Business profits generated from a construction site in Korea (or Ethiopia) which has been in existence for a period of less than 12 months would not be taxed by the other country. Where otherwise generally tax-exempt on capital gains from disposal of shares, those which arise from disposal of shares in a real estate-rich company will be taxed in Korea.

The draft treaty contains provisions on mutual exchange of information, allowing competent authorities to exchange on financial information. The treaty will enter into force once ratified by the National Assembly.


Korea-China agree on international tax cooperation

The Commissioner of Korean National Tax Services (“NTS”) on July 14, 2014 attended the 20th Korea-China NTS conference held in Beijing. Commissioners of both countries exchanged and discussed experiences concerning the trend on global tax administration, reporting of offshore financial accounts and international tax cooperation. Commissioner of NTS also sought proactive support and cooperation from SGATAR TF (known as, “Study Group on Asian Tax Administration and Research Task Force”), a team organized to draw up specific action plans, strengthen international tax cooperation, and tighten the probe against offshore tax evasion in the Asia Pacific region. The commissioners agreed to share ideas and experiences for advanced tax administration systems.

Korea Tax News

Classification of income on delayed payment to ship building company (Josim2013Bu2926, 2014.6.24).

The Tax Tribunal (“TT”) issued its decision on the income classification of indemnity payment.
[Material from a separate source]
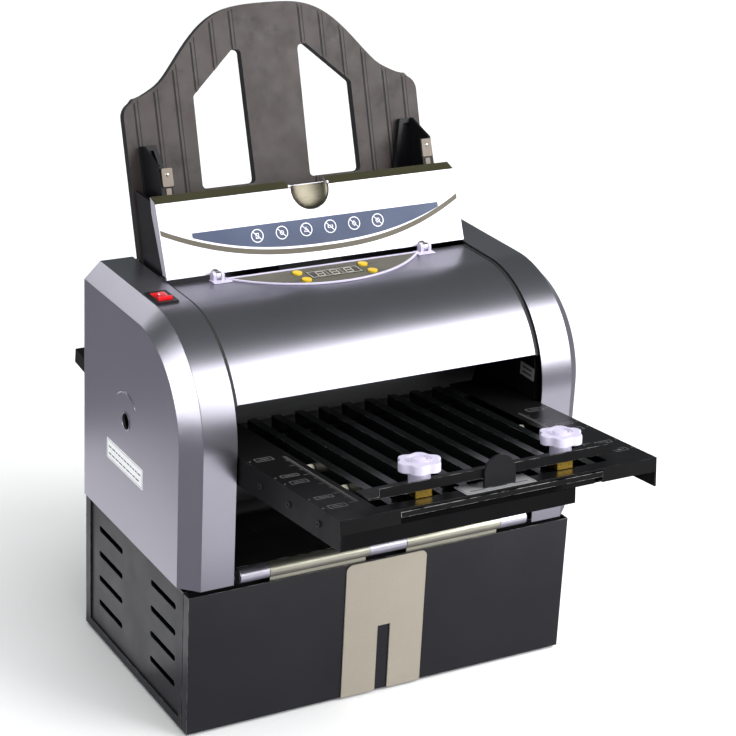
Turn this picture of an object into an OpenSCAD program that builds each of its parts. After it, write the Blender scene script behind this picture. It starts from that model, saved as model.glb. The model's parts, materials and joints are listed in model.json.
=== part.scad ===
// Desktop paper folding machine: a base with the drive, a folding head with four rollers
// and two fold plates, a top feed hopper and a hinged exit tray.
// Millimetres. +Z is up, the front faces -Y, +X is to the right seen from the front.
// The origin is the centre of the footprint, on the surface that the machine stands on.

/* [Base] */
// Width of the base box
base_w = 380; // [375:1:384]
// Depth of the base box, exit tray included
base_d = 222; // [220:1:226]
// Height of the base box above its feet
base_h = 132; // [130:1:134]
// Height of the rubber feet
foot_h = 3; // [2:0.5:3]
// Diameter of the rubber feet
foot_d = 22; // [16:1:28]
// Number of vent slots in each column
vent_rows = 4; // [2:1:4]

/* [Folding head] */
// Width over the two side covers
head_w = 390; // [388:1:394]
// Clear width between the side covers
throat_w = 298; // [297:0.5:299]
// Height of the side covers over the bench
head_top = 361; // [360:0.5:362]
// Radius of the rounded upper front
front_r = 99; // [97:0.5:101]
// Width of the chamfer along the outer edge of the side covers
chamfer = 15; // [8:1:18]
// How far the curved top cover sits below the side covers
cover_drop = 2.5; // [2:0.1:3]

/* [Rollers and drive] */
// Teeth on each roller gear
gear_teeth = 24; // [24:1:24]
// Module of the roller gears
gear_module = 1.6; // [1.6:0.1:1.6]
// Diameter of the roller shafts
shaft_d = 10; // [8:0.5:11]
// Width of the rubber on the folding rollers
roller_w = 288; // [270:1:292]
// Diameter of the feed roller
feed_d = 46; // [40:1:47]

/* [Feed hopper] */
// Lean of the feed tray from the vertical
tray_tilt = 18; // [17:0.5:19]
// Height of the feed tray over its pivot line
tray_rise = 159; // [150:0.5:162]
// Half width of the feed tray
tray_half = 147.3; // [146:0.1:147.5]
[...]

The case concerns a shipbuilding company (A) which indemnified a foreign ship owner (B) due to (A)’s delay in the delivery of ships it built. Company (A) regarded the indemnity as a sort of penalty and thus classified it as a Korean-source “Other Income” of Company (B).
Company (A) later filed an amended return to seek refund on the withheld tax by asserting that the nature of this payment should not be regarded as penalty for breach of a contract, but as a discount attributable to minor difference from initial contract terms which should not trigger withholding tax in Korea. Company (A) also argued that even if the payment is penalty in nature, (B) can treat the receipt of such payment as business profits generated in the ordinary course of business. Therefore, withholding tax of 2% should have been applied.

TT, however, made the judgment that the payment should fall under the category of “Other Income”, rather than business profit, on the basis that the breach of contract in this case is purely of temporary or incidental nature not in the ordinary course of business.